## Exercise brief
Extract, unchanged, every line from the top of the material below through the line with "from types import SimpleNamespace", and no more.

========================

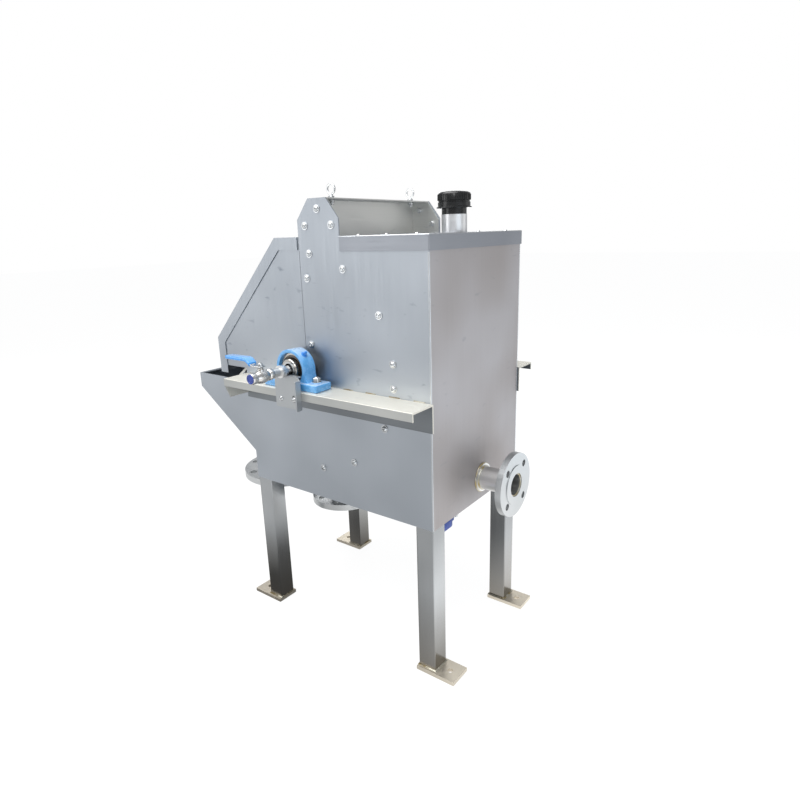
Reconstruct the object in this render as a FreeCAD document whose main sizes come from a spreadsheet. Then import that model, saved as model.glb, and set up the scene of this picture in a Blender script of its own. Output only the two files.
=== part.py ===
import FreeCAD, Part
import math
import os
import Sketcher
from types import SimpleNamespace

# Rotary drum screen, external feed.
# Frame: +X towards the feed inlet, +Y away from the front, +Z up, millimetres.
# The origin is the middle of the four foot bolts, on the floor.

doc = FreeCAD.newDocument("RotaryDrumScreen")

# Driving dimensions. Each one has its own cell and alias in the sheet.
DIMENSIONS = {
    # tank of folded stainless sheet, built round the drum
    "tank_bottom": 400,
    "headbox_run": 127.5,
    "sump_tuck": 12.5,
    "side_gap": 9.5,
    "lid_clear": 62.8,
    "plate": 3,
    "seam_drop": 12,
    "cover_sheet": 2,
    "sheet_gap": 0.5,
    "lid_flange": 34,
    # bearing shelf above the tank floor, and drum axis above the shelf
    "shelf_rise": 312,
    "shaft_height": 49.2,
    # drum
    "drum_radius": 250,
    "drum_length": 400,
    "disc_thick": 8,
    "rim_depth": 22,
    "hub_radius": 42,
    "spoke_width": 30,
    "spoke_count": 6,
    "band_pitch": 48,
    "band_slot": 2,
    "band_depth": 4,
    "band_taper": 2,
    "rod_count": 16,
    "rod_width": 5,
    "rod_depth": 8,
    "shaft_dia": 40,
    "shaft_bore": 30,
    "drive_dia": 25,
    # seals between drum and side plates, measured outwards from the drum's face
    "seal_bolt_out": 26,
    "seal_outer_out": 42,
    "seal_inner_out": 14,
    "seal_ring_thick": 6,
    "seal_lip_gap": 0.4,
    "seal_angle": 86,
    # gable ears and lifting beam, measured from the drum axis and from the lid
    "ear_run": 132,
    "ear_top_start": 39,
    "ear_top_end": 95,
    "shoulder_rise": 39,
    "ear_rise": 86,
    "beam_sheet": 3,
    "beam_clear": 0.5,
    "eye_inset": 52.5,
    "eye_ring": 28,
    "eye_wire": 5,
    # hood over the solids side
    "hood_top_run": 80,
    "hood_slant": 269,
    "hood_drop": 8,
    "hood_plate_rise": 14,
    "hood_flange": 30,
    "hood_gap": 4,
    # solids trough
    "trough_reach": 226,
    "trough_drop": 24,
    "trough_side": 42,
    "trough_slope": 36,
    "trough_fold": 16,
    # bearing rails
    "rail_depth": 80,
    "rail_drop": 68,
    "rail_lip": 21,
    "rail_sheet": 4,
    "rail_over": 5,
    # legs and feet
    "leg_size": 50,
    "leg_wall": 3,
    "leg_inset": 1,
    "foot_thick": 10,
    "foot_length": 110,
    "foot_width": 66,
    "foot_out": 57,
    "foot_hole": 14,
    "foot_hole_out": 27.5,
    # flanged connections, measured from the tank floor and the tank's ends
    "inlet_rise": 56,
    "inlet_offset": 21,
    "inlet_reach": 97,
    "inlet_pipe": 60.3,
    "inlet_wall": 2.9,
    "inlet_flange_dia": 165,
    "inlet_flange_thick": 18,
    "inlet_pcd": 125,
    "inlet_face": 102,
    "outlet_inset": 144.5,
    "outlet_drop": 113,
    "outlet_pipe": 88.9,
    "outlet_wall": 3.2,
    "outlet_flange_dia": 200,
    "outlet_flange_thick": 20,
    "outlet_pcd": 160,
    "outlet_face": 138,
    "chute_out": 104.5,
    "chute_drop": 77,
    "chute_pipe": 168.3,
    "chute_wall": 3,
    "chute_flange_dia": 285,
    "chute_flange_thick": 22,
    "chute_pcd": 240,
    "chute_face": 212,
    "flange_hole": 18,
    "chute_hole": 22,
    # vent
    "vent_inset": 69.5,
    "vent_pipe": 60.3,
    "vent_wall": 2,
    "vent_height": 41,
    "vent_cap_dia": 80,
    # spray pipe and valves
    "spray_pipe": 21.3,
    "spray_wall": 2.6,
    "valve_out": 151.5,
    "valve_length": 66,
    "valve_hex": 27,
    "valve_body": 32,
    "stem_height": 22,
    "stem_dia": 8,
    "spray_lever": 113,
    "drain_inset": 55.5,
    "drain_lever_gap": 4.5,
    "drain_drop": 23.3,
    "drain_length": 46,
    "drain_lever": 90,
    # fasteners and fits
    "bolt": 8,
    "bolt_clear": 0.25,
    "fit": 0.05,
    "seat": 0.3,
}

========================

## Worked solution
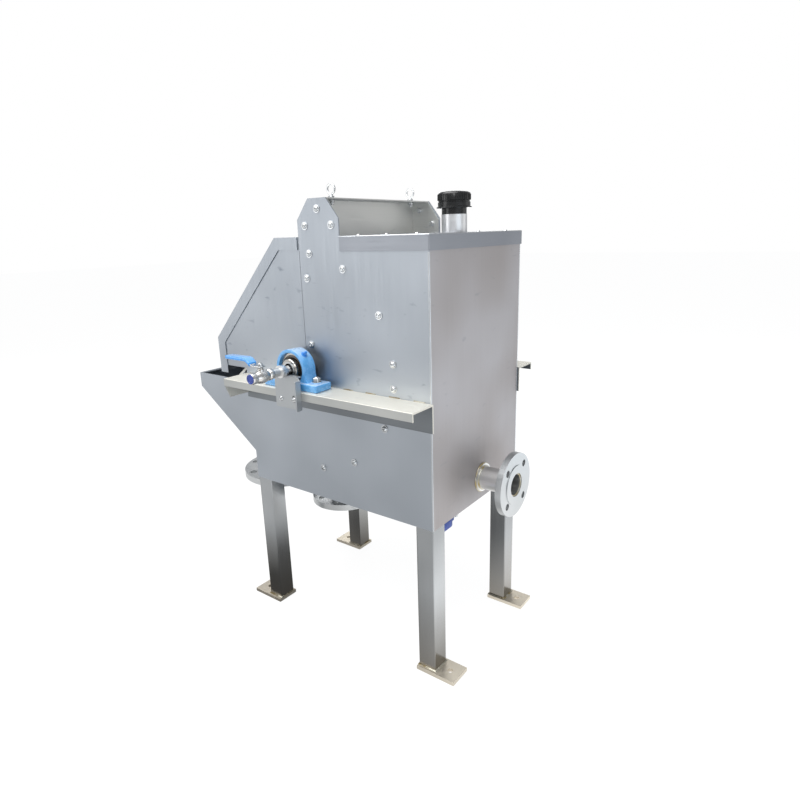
Reconstruct the object in this render as a FreeCAD document whose main sizes come from a spreadsheet. Then import that model, saved as model.glb, and set up the scene of this picture in a Blender script of its own. Output only the two files.
=== part.py ===
import FreeCAD, Part
import math
import os
import Sketcher
from types import SimpleNamespace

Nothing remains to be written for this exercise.